Характерно, что операция так называемой эстетизации реальности осуществляется именно в момент перехода от телеологической к нетелеологической интерпретации исторического действия. Не случайно, например, Че Гевара стал символом революционного движения: все революционные начинания Че Гевары закончились неудачами. Но как раз благодаря этому наше внимание переходит от цели революционной деятельности к жизни героя-революционера, не достигшего своих целей. Эта жизнь приобретает в наших глазах блеск и совершенство – независимо от ее практических результатов. И таких примеров множество.
В этом смысле практическая реализация теории посредством искусства также предполагает ее эстетизацию. Сюрреализм можно интерпретировать как эстетизацию психоанализа. В «Первом манифесте сюрреализма» Андре Бретон, как известно, предложил технику автоматического письма. Идея состояла в том, чтобы писать как можно быстрее, чтобы ни сознание, ни бессознательное не поспевали за процессом письма. Здесь имитируется психоаналитический метод свободных ассоциаций, оторванный, однако, от своей нормативной цели. Позднее, после прочтения Маркса, Бретон убеждал читателей «Второго манифеста» взять револьвер и стрелять наугад в толпу: революционное действие здесь также становится бесцельным. Еще до этого дадаисты практиковали дискурс вне смысла и логики – дискурс, который без всякого для него ущерба может быть прерван в любой момент. Примерно то же самое можно сказать о выступлениях Йозефа Бойса: чрезвычайно длинные, они могли быть прекращены когда угодно, поскольку Бойс не ставил цель что-то с их помощью доказать. Это касается и многих других практик современного искусства: они могут быть прерваны или возобновлены когда угодно.
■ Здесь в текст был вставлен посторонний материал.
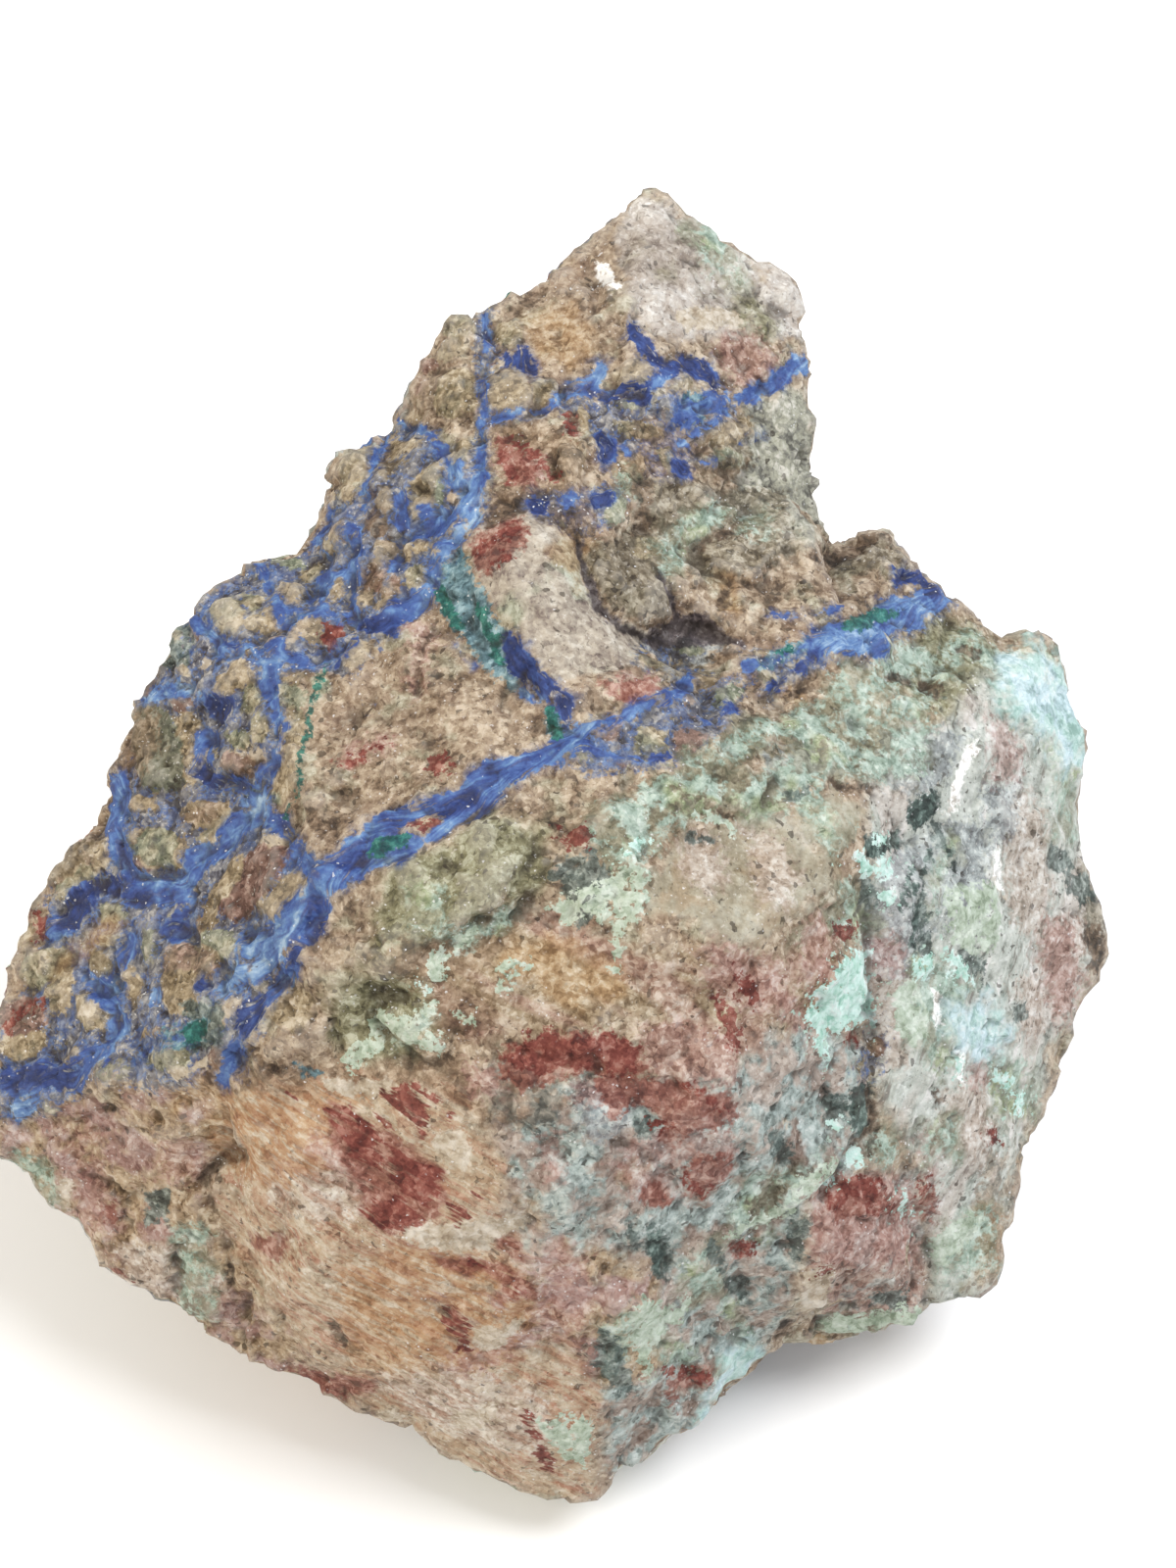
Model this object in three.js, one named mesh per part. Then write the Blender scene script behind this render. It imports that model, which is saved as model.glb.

Неудача становится невозможной в силу отсутствия критерия успеха. Между тем многие представители арт-мира сетуют по поводу того, что искусство не достигает и не может достичь успеха в «реальной жизни». Реальная жизнь понимается здесь как история, а успех – как исторический успех. Ранее я показал, что понятие истории не совпадает с понятием жизни и, в частности, с понятием реальной жизни, поскольку история – это идеологическая конструкция, базирующаяся на представлении о поступательном движении к определенной цели. Эта телеологическая модель истории берет начало в христианской теологии и не соответствует постхристианскому, постфилософскому, материалистическому видению мира. Искусство освободительно. Оно изменяет мир и освобождает нас. Но оно добивается этого, освобождая нас от истории – освобождая жизнь от истории.
Классическая философия была освободительной, потому что выступала против религиозных и аристократических правил, подавляющих разум и человека как его носителя. Просвещение надеялось с помощью освобождения разума изменить мир. Сегодня, после Ницше, Фуко, Делёза и многих других мыслителей, мы склонны полагать, что разум не освобождает, а, напротив, подавляет нас. Теперь мы хотим изменить мир ради освобождения жизни, понимаемой как более фундаментальный уровень человеческого бытия, чем разум. Мы считаем, что жизнь порабощена и скована как раз теми институтами, которые объявляют себя моделями рационального прогресса, имеющими своей целью улучшение жизни. Освободиться от власти этих институтов значит отвергнуть их универсалистские претензии, основанные на устарелых принципах разума.
Таким образом, теория побуждает нас изменить мир не в том или ином его аспекте, а целиком. Но тут встает вопрос: возможно ли изменение такого рода – не постепенное, частичное, эволюционное, а тотальное и революционное? Теория утверждает, что любое преобразовательное действие может быть осуществлено, поскольку не существует метафизической, онтологической гарантии статус-кво, порядка, доминирующего на каждый данный момент реальности в ее актуальном виде. Но точно так же не существует и онтологической гарантии успеха тотального изменения: ни божественного провидения, ни силы природы или разума, ни хода истории, ни какого бы то ни было иного предустановленного исхода. Если классический марксизм еще проповедовал веру в гарантию тотального изменения (в форме производительных сил, которые подорвут имеющуюся социальную структуру), а Ницше верил в силу желания, которая подорвет все установления нашей цивилизации, то нам сегодня уже трудно поверить в действенность таких бесконечных сил. С тех пор как мы отвергли бесконечность духа, представляется невозможным заменить ее теологией производства или желания. Но как же нам изменить мир, если мы конечны и бренны? Как я уже говорил, критерии успеха и неудачи определяют мир в его тотальности. Поэтому если мы изменим – а лучше сказать, отменим – эти критерии, мы тем самым изменим и мир в его тотальности. И, как я пытался продемонстрировать, искусство может это сделать и, более того, уже делает.